━━ Records ━━
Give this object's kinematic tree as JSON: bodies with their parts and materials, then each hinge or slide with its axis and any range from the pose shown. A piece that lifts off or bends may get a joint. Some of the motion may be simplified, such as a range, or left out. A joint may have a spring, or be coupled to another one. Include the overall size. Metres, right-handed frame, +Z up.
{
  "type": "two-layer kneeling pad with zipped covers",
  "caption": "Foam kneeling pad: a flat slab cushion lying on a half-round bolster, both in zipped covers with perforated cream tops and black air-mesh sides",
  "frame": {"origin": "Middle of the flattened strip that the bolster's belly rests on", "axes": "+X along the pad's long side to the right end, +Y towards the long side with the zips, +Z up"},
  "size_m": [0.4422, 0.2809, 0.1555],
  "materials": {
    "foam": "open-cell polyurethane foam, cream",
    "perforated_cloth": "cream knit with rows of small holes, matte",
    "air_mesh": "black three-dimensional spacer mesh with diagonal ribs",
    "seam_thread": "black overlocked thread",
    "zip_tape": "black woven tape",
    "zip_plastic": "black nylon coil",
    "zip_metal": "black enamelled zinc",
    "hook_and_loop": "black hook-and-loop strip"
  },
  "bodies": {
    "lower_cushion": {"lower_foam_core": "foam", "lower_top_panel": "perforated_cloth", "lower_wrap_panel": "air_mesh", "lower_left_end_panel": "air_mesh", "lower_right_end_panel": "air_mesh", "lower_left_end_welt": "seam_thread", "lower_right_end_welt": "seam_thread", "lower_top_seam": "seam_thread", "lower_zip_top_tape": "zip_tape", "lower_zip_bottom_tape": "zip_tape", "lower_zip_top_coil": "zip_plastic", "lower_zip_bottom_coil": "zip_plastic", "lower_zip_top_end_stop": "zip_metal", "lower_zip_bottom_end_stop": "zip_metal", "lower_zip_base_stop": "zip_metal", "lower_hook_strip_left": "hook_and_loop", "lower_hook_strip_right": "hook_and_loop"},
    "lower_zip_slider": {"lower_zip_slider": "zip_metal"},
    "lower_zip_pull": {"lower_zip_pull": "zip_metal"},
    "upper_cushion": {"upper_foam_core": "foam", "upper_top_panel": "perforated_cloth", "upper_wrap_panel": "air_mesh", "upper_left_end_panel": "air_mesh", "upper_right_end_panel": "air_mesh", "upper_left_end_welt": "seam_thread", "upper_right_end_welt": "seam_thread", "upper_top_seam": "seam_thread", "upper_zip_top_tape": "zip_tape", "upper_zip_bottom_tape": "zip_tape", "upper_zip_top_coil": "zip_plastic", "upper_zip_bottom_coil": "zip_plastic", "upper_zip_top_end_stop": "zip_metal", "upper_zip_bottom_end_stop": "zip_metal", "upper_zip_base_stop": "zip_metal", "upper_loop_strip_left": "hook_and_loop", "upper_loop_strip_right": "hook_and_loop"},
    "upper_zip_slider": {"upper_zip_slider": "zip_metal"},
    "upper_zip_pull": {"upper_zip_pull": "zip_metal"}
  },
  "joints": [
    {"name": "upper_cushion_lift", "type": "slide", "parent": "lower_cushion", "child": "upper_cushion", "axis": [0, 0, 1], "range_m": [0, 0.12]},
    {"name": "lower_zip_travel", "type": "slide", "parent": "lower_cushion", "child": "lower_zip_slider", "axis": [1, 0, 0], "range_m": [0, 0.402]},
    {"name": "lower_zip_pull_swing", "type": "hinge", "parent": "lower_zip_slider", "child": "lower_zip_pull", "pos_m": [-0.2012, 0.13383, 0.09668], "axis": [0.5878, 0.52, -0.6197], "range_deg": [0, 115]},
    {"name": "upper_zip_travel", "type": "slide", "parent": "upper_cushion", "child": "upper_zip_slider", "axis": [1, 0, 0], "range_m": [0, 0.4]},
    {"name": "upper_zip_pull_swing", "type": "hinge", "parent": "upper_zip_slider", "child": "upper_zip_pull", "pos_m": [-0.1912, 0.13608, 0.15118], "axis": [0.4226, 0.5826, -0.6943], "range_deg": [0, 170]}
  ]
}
━━━
━━ Records ━━
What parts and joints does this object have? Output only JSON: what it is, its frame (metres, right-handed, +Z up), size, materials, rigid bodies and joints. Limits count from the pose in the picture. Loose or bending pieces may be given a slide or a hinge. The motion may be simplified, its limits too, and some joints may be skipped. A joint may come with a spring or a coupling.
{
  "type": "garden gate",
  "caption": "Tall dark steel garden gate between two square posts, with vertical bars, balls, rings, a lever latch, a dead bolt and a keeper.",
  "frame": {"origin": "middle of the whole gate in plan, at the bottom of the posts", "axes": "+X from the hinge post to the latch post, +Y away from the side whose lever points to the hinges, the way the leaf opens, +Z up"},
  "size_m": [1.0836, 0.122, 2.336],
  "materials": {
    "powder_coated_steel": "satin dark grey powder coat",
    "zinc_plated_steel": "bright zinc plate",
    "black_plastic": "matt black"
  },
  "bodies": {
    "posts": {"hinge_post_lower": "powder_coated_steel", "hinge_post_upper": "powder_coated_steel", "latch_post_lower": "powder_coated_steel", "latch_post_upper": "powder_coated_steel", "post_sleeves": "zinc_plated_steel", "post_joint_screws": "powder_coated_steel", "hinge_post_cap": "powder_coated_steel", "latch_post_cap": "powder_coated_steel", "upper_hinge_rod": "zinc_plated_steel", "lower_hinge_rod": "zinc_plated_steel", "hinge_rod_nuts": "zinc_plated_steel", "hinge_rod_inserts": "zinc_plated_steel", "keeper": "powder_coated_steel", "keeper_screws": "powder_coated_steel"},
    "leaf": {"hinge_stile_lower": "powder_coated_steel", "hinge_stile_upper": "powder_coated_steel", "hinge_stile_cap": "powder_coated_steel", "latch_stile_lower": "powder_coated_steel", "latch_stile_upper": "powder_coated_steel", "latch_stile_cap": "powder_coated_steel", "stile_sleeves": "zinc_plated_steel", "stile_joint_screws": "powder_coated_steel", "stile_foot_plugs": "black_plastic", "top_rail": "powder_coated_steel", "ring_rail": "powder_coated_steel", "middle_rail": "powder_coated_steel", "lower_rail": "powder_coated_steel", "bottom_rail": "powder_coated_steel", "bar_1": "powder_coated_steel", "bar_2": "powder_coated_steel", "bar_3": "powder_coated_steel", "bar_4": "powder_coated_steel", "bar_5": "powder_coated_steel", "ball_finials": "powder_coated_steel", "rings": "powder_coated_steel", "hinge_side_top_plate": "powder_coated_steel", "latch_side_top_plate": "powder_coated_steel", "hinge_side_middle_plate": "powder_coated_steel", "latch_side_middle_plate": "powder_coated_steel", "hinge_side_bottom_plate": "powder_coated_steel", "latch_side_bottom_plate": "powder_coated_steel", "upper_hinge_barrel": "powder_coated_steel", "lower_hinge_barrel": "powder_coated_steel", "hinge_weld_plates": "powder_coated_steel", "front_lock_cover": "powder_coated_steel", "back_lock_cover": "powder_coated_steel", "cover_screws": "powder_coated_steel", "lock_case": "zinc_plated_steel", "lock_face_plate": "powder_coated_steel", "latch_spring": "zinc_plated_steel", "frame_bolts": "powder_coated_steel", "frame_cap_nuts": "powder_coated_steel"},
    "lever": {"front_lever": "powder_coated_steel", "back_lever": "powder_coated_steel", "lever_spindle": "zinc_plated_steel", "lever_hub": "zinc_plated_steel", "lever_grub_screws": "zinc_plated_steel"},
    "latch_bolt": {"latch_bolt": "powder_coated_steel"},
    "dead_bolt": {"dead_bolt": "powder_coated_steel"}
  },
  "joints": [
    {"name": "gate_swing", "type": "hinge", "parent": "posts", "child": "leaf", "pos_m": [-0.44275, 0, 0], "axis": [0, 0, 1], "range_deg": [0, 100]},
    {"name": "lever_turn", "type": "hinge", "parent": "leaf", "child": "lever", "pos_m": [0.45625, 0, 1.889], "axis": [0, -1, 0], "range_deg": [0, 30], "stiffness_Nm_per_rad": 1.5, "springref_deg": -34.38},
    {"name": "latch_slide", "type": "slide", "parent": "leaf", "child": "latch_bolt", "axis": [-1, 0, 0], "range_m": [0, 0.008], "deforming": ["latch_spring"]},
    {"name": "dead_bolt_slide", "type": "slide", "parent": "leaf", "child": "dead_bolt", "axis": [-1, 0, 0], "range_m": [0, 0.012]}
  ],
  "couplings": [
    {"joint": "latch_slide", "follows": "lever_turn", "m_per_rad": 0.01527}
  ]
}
━━━
▶ **Work required**
Each line in the listing above that contains "object" should be copied.

▶ **Answer to this task**
Give this object's kinematic tree as JSON: bodies with their parts and materials, then each hinge or slide with its axis and any range from the pose shown. A piece that lifts off or bends may get a joint. Some of the motion may be simplified, such as a range, or left out. A joint may have a spring, or be coupled to another one. Include the overall size. Metres, right-handed frame, +Z up.
What parts and joints does this object have? Output only JSON: what it is, its frame (metres, right-handed, +Z up), size, materials, rigid bodies and joints. Limits count from the pose in the picture. Loose or bending pieces may be given a slide or a hinge. The motion may be simplified, its limits too, and some joints may be skipped. A joint may come with a spring or a coupling.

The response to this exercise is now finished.